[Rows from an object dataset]
######

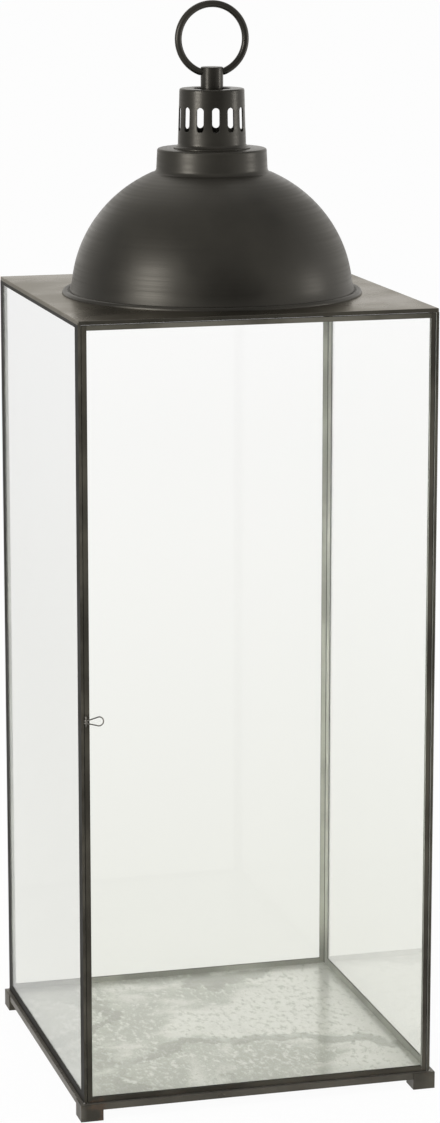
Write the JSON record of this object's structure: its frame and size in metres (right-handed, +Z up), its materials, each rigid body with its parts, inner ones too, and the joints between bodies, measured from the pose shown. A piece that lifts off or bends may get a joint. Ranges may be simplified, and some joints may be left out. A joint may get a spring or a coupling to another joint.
{
  "type": "lantern floor lamp",
  "caption": "Tall square glazed floor lantern for a candle: hinged glass door with a wire pull, zinc floor, spun dome, slotted chimney and carrying ring.",
  "frame": {"origin": "on the floor, under the middle of the case", "axes": "+Z up, -Y towards the side with the door, +X to the right seen from the door's side"},
  "size_m": [0.338, 0.338, 0.9968],
  "materials": {
    "black_steel": "blackened steel with a warm grey tone, satin, lightly worn",
    "bare_steel": "plain drawn steel wire and pins, slightly dulled",
    "zinc_sheet": "pale galvanised sheet with a cloudy mottle, semi-gloss",
    "clear_glass": "clear window glass, flat and glossy"
  },
  "bodies": {
    "case": {"foot_front_left": "black_steel", "foot_front_right": "black_steel", "foot_back_left": "black_steel", "foot_back_right": "black_steel", "base_tray": "black_steel", "zinc_floor": "zinc_sheet", "left_front_post": "black_steel", "left_back_post": "black_steel", "right_front_post": "black_steel", "right_back_post": "black_steel", "left_sill": "black_steel", "left_head": "black_steel", "right_sill": "black_steel", "right_head": "black_steel", "back_left_stile": "black_steel", "back_right_stile": "black_steel", "back_sill": "black_steel", "back_head": "black_steel", "left_glass": "clear_glass", "right_glass": "clear_glass", "back_glass": "clear_glass", "door_stop": "black_steel", "top_plate": "black_steel", "dome": "black_steel", "chimney": "black_steel", "stem_bridge": "black_steel", "stem_screw": "bare_steel", "stem": "black_steel"},
    "door": {"door_latch_stile": "black_steel", "door_hinge_stile": "black_steel", "door_bottom_rail": "black_steel", "door_top_rail": "black_steel", "door_glass": "clear_glass", "door_pivot_pins": "bare_steel", "pull_staple": "bare_steel"},
    "pull": {"pull_loop": "bare_steel"},
    "ring": {"ring": "black_steel"}
  },
  "joints": [
    {"name": "door_hinge", "type": "hinge", "parent": "case", "child": "door", "pos_m": [0.1594, -0.1628, 0.3718], "axis": [0, 0, 1], "range_deg": [0, 105]},
    {"name": "pull_swing", "type": "hinge", "parent": "door", "child": "pull", "pos_m": [-0.1611, -0.16708, 0.374], "axis": [0, 0, -1], "range_deg": [0, 170]},
    {"name": "ring_tilt", "type": "hinge", "parent": "case", "child": "ring", "pos_m": [0, 0, 0.93255], "axis": [1, 0, 0], "range_deg": [-130, 130]}
  ]
}
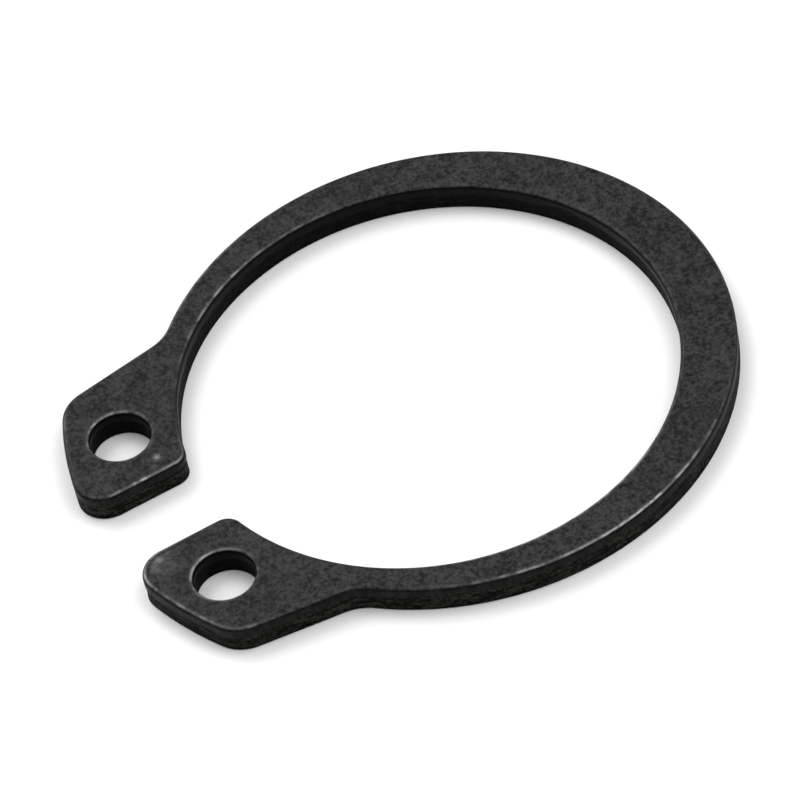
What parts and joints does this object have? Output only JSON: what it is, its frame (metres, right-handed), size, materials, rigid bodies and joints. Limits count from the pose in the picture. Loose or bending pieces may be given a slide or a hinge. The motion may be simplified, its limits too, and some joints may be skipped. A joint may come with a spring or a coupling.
{
  "type": "external retaining ring",
  "caption": "External retaining ring of flat spring steel: tapered open band with two drilled lugs at the gap, opened with pliers and snapped into a shaft groove.",
  "frame": {"origin": "on the shaft axis, in the plane of the ring's lower face", "axes": "+Z along the shaft axis, up from the lower face; -Y from the shaft axis towards the gap between the lugs; the ring is symmetrical about the plane X = 0"},
  "size_m": [0.0192, 0.022, 0.001],
  "materials": {
    "black_oxide_steel": "black oxide, lightly oiled, satin"
  },
  "bodies": {
    "root": {"retaining_ring": "black_oxide_steel"}
  },
  "joints": []
}
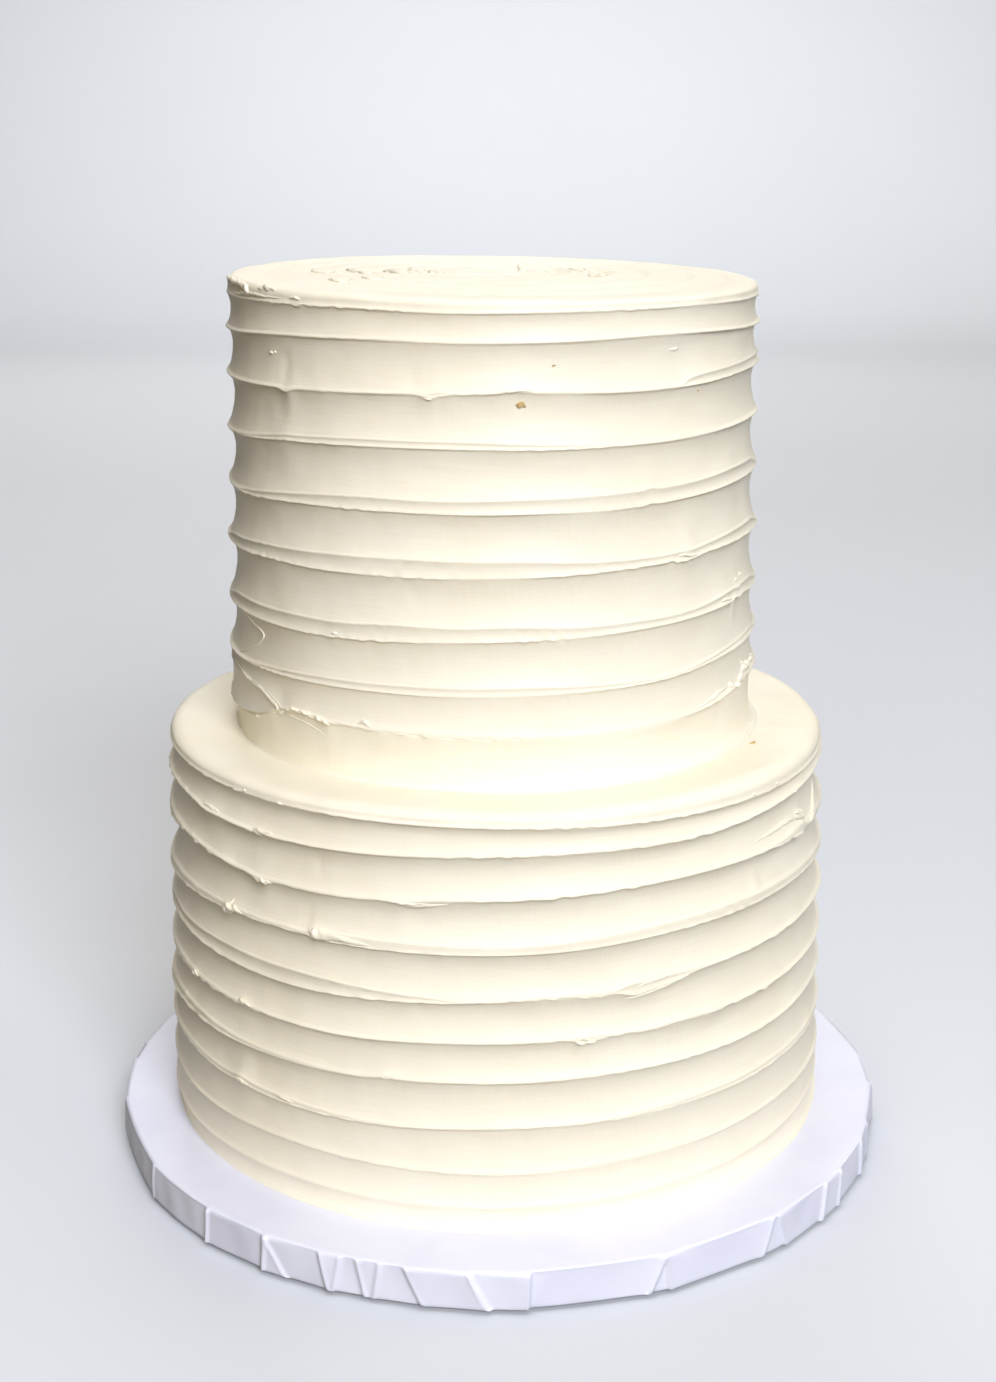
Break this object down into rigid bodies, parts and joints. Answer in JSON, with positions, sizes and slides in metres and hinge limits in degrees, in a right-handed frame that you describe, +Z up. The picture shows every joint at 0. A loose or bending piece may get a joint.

######

Stated goal:
Using the data above, print every record exactly as shown.

Final result:
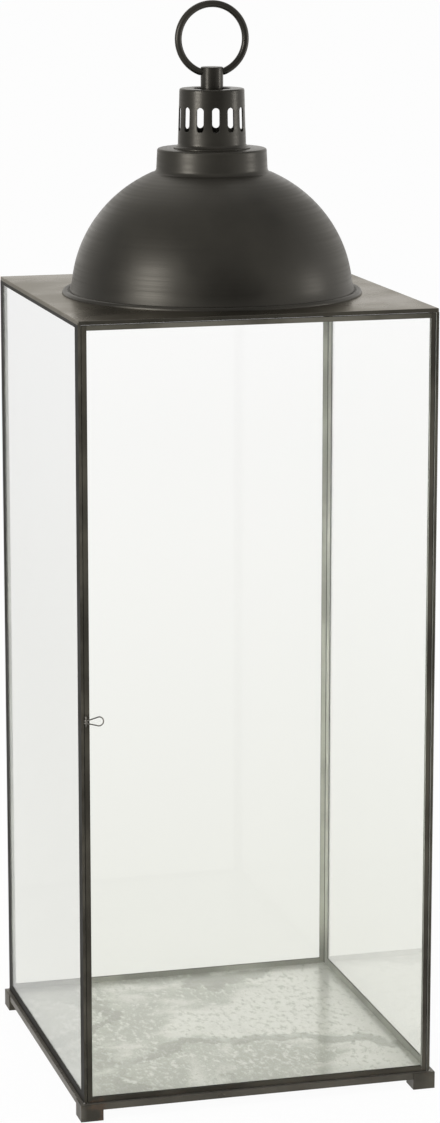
Write the JSON record of this object's structure: its frame and size in metres (right-handed, +Z up), its materials, each rigid body with its parts, inner ones too, and the joints between bodies, measured from the pose shown. A piece that lifts off or bends may get a joint. Ranges may be simplified, and some joints may be left out. A joint may get a spring or a coupling to another joint.
{
  "type": "lantern floor lamp",
  "caption": "Tall square glazed floor lantern for a candle: hinged glass door with a wire pull, zinc floor, spun dome, slotted chimney and carrying ring.",
  "frame": {"origin": "on the floor, under the middle of the case", "axes": "+Z up, -Y towards the side with the door, +X to the right seen from the door's side"},
  "size_m": [0.338, 0.338, 0.9968],
  "materials": {
    "black_steel": "blackened steel with a warm grey tone, satin, lightly worn",
    "bare_steel": "plain drawn steel wire and pins, slightly dulled",
    "zinc_sheet": "pale galvanised sheet with a cloudy mottle, semi-gloss",
    "clear_glass": "clear window glass, flat and glossy"
  },
  "bodies": {
    "case": {"foot_front_left": "black_steel", "foot_front_right": "black_steel", "foot_back_left": "black_steel", "foot_back_right": "black_steel", "base_tray": "black_steel", "zinc_floor": "zinc_sheet", "left_front_post": "black_steel", "left_back_post": "black_steel", "right_front_post": "black_steel", "right_back_post": "black_steel", "left_sill": "black_steel", "left_head": "black_steel", "right_sill": "black_steel", "right_head": "black_steel", "back_left_stile": "black_steel", "back_right_stile": "black_steel", "back_sill": "black_steel", "back_head": "black_steel", "left_glass": "clear_glass", "right_glass": "clear_glass", "back_glass": "clear_glass", "door_stop": "black_steel", "top_plate": "black_steel", "dome": "black_steel", "chimney": "black_steel", "stem_bridge": "black_steel", "stem_screw": "bare_steel", "stem": "black_steel"},
    "door": {"door_latch_stile": "black_steel", "door_hinge_stile": "black_steel", "door_bottom_rail": "black_steel", "door_top_rail": "black_steel", "door_glass": "clear_glass", "door_pivot_pins": "bare_steel", "pull_staple": "bare_steel"},
    "pull": {"pull_loop": "bare_steel"},
    "ring": {"ring": "black_steel"}
  },
  "joints": [
    {"name": "door_hinge", "type": "hinge", "parent": "case", "child": "door", "pos_m": [0.1594, -0.1628, 0.3718], "axis": [0, 0, 1], "range_deg": [0, 105]},
    {"name": "pull_swing", "type": "hinge", "parent": "door", "child": "pull", "pos_m": [-0.1611, -0.16708, 0.374], "axis": [0, 0, -1], "range_deg": [0, 170]},
    {"name": "ring_tilt", "type": "hinge", "parent": "case", "child": "ring", "pos_m": [0, 0, 0.93255], "axis": [1, 0, 0], "range_deg": [-130, 130]}
  ]
}
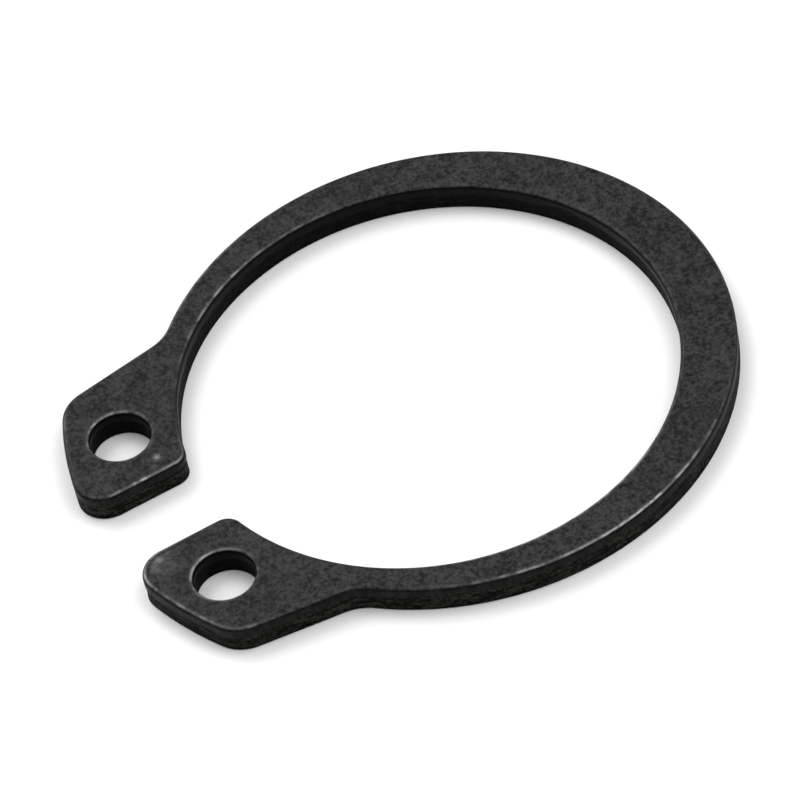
What parts and joints does this object have? Output only JSON: what it is, its frame (metres, right-handed), size, materials, rigid bodies and joints. Limits count from the pose in the picture. Loose or bending pieces may be given a slide or a hinge. The motion may be simplified, its limits too, and some joints may be skipped. A joint may come with a spring or a coupling.
{
  "type": "external retaining ring",
  "caption": "External retaining ring of flat spring steel: tapered open band with two drilled lugs at the gap, opened with pliers and snapped into a shaft groove.",
  "frame": {"origin": "on the shaft axis, in the plane of the ring's lower face", "axes": "+Z along the shaft axis, up from the lower face; -Y from the shaft axis towards the gap between the lugs; the ring is symmetrical about the plane X = 0"},
  "size_m": [0.0192, 0.022, 0.001],
  "materials": {
    "black_oxide_steel": "black oxide, lightly oiled, satin"
  },
  "bodies": {
    "root": {"retaining_ring": "black_oxide_steel"}
  },
  "joints": []
}
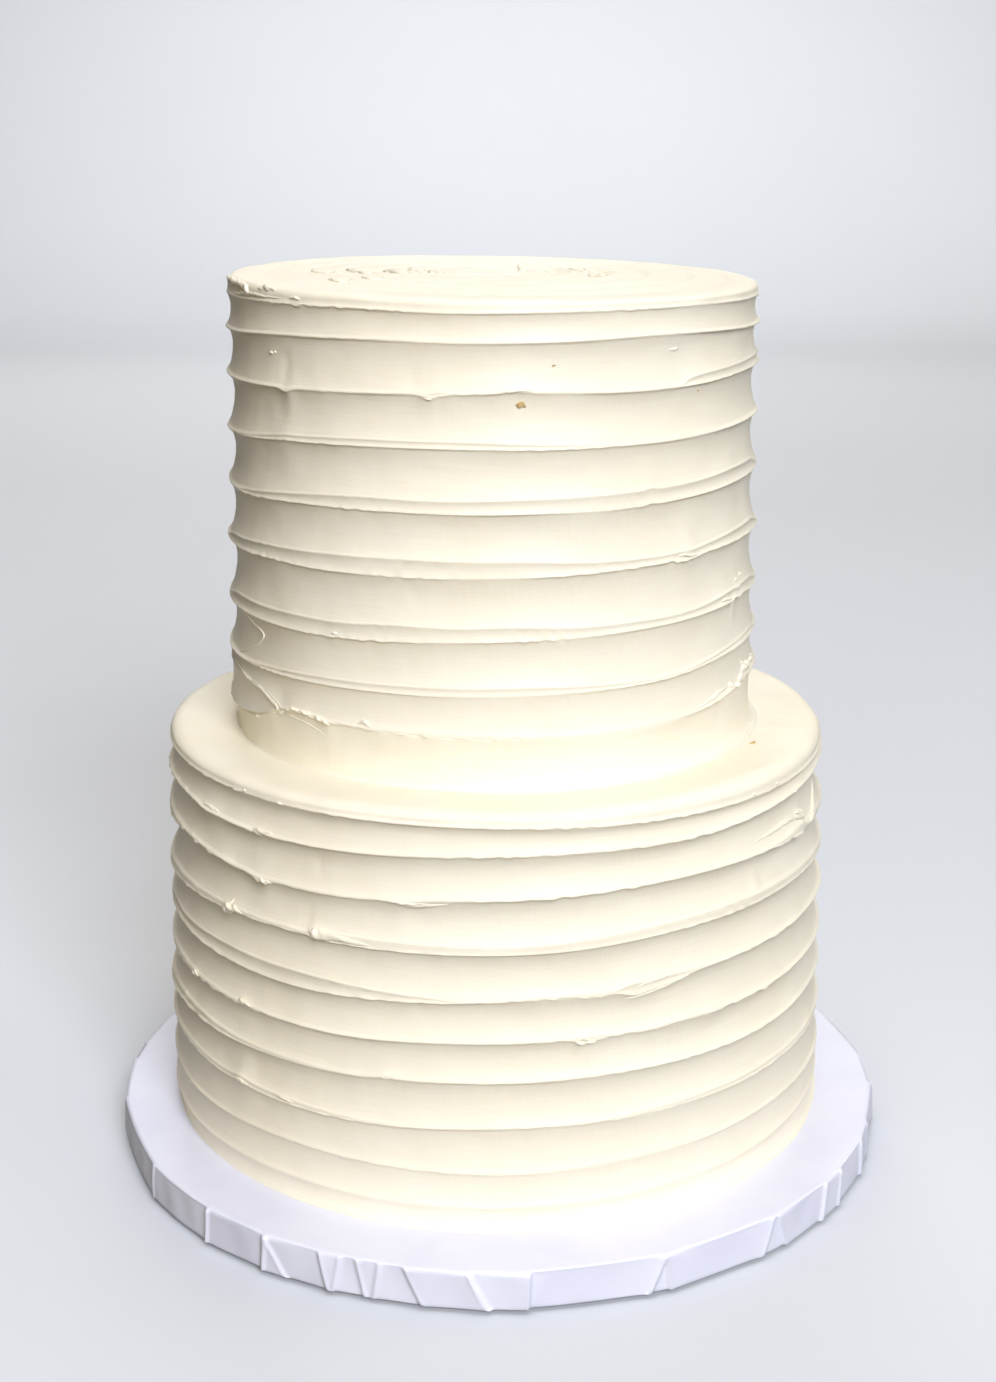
Break this object down into rigid bodies, parts and joints. Answer in JSON, with positions, sizes and slides in metres and hinge limits in degrees, in a right-handed frame that you describe, +Z up. The picture shows every joint at 0. A loose or bending piece may get a joint.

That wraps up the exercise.